En sentido estricto el título debería ser en plural porque dioses, como grandes y pequeñas religiones, hay muchos y muchas por doquier; la competencia es fuerte por ser el señor del Universo. Pero limitémonos a la religión católica que es la que más nos concierne, parece, en cuanto venezolanos. Pues a mí me sorprende su papel muy nimio en este magno desastre planetario que es el coronavirus. Me viene siempre a la cabeza la figura del Papa íngrimo y solo en la plaza de San Pedro en fechas solemnes. Y en general no hay mayores manifestaciones –ritos telemáticos o campañas de rezos, por ejemplo- para ahuyentar los diabólicos microorganismos. Incluso ni los más inteligentes opinadores clericales nuestros, jesuitas mayormente, se han referido mucho a ello. Cosa curiosa porque en la historia en momentos monstruosos semejantes la iglesia fue voz cantante y la mirada de la gente se dirigía al templo para suplicar que cesara la epidemia que mataba a padres e hijos.

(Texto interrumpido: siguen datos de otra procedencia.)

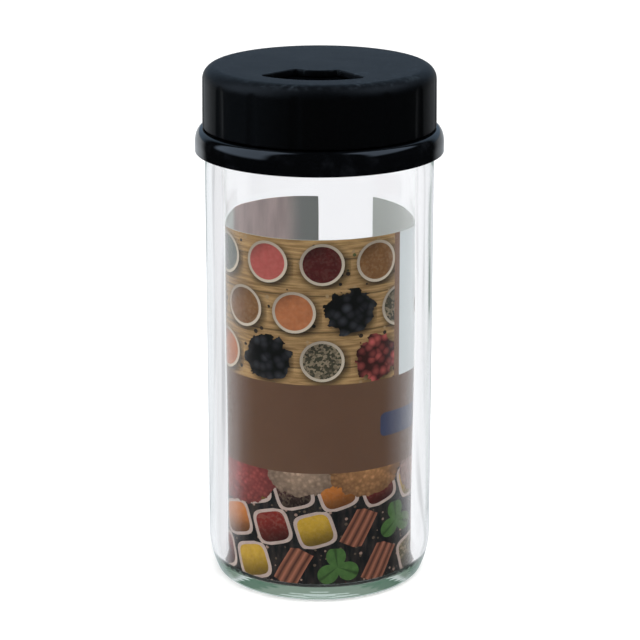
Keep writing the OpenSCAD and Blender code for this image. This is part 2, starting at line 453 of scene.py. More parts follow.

Que sepa solo grupos evangélicos cercanos a Bolsonaro, y Bolsonaro mismo, han acudido al expediente del castigo de Dios por los pecados del mundo y al exorcismo. Yo al respecto pienso que como el fenómeno es planetario, amenaza a la totalidad de la especie, y no a un grupo determinado, es muy problemático incluir a la divinidad en semejante acontecimiento porque no toda la humanidad, el zenit de su creación, puede ser merecedora de tal flagelo, so pena de haberla elaborado muy mal,  diría Epicuro, entre miles de voces  y miles de años (El que esto escribe es ateo, por eso se ve obligado a decir que siente especial respeto y afecto por el papa Francisco y admiración por la impecable posición de la Iglesia venezolana, por su firmeza y tino, contra la dictadura villana, mucho más satánica y destructora que cualquier virus. Al pan pan y al vino vino).

El ahora famoso filósofo italiano Giorgio Agambem lo ha visto con claridad: “Es como si la necesidad religiosa, que la Iglesia ya no es capaz de satisfacer, buscara otro lugar en el que consistir y la encontrara en lo que de hecho se ha convertido en la religión de nuestro tiempo: la ciencia”. Parece obvio que las mayorías  están más atentas a la vacuna de Oxford o de China que a la intervención de nuestro José Gregorio   o, caso más heterodoxo, de Maria Lionza. Pero, continúa  Agamben, como toda religión, esta ha generado muchas contradicciones, desde quitarle importancia a la pandemia hasta considerarla un verdadero apocalipsis.  lo que dificulta y reduce  la nueva devoción: “Uno diría, continúa, que los hombres ya no creen en nada, excepto en la desnuda existencia biológica  que debe salvarse a toda costa. Pero solo una tiranía puede fundarse en el miedo a  perder la vida, sólo el monstruoso Leviatán con su espada desenvainada”.

Yo creo muy discutible esa  conclusión bastante nihilista y que implica sus presupuestos metafísicos.  Yo tiendo a creer que el postvirus no va a implantar una nueva modalidad vital, al menos por sí solo. Ojalá implantara políticas sanitarias y alimenticias más igualitarias y humanas, planetarias, después de darse cuenta que los muertos, millones y millones, van a tener una correspondencia casi exacta con las cuentas bancarias de sus países y sus bolsillos. La madre naturaleza, además, nos augura un cambio climático muy iracundo y nunca dejará de sorprendernos con sus desmanes inesperados, terremotos y contagios crueles. Esa igualdad en los derechos a la vida como siempre será producto de conflictos que ojalá el miedo y el enclaustramiento vividos, y los altos costos en dolor y muerte, lo hagan menos feroces, más sensatos.

En tal sentido, y para volver a esta tierra, ojalá y pudiese servir para que terminemos de entender que es imposible que un país como el nuestro sea manejado por una manada de ineptos y corruptos y no sucumbir o podrirse ante toda adversidad. Y ojalá ese miedo y esa incertidumbre vividos nos sirvan de motores para la decidida acción humanitaria.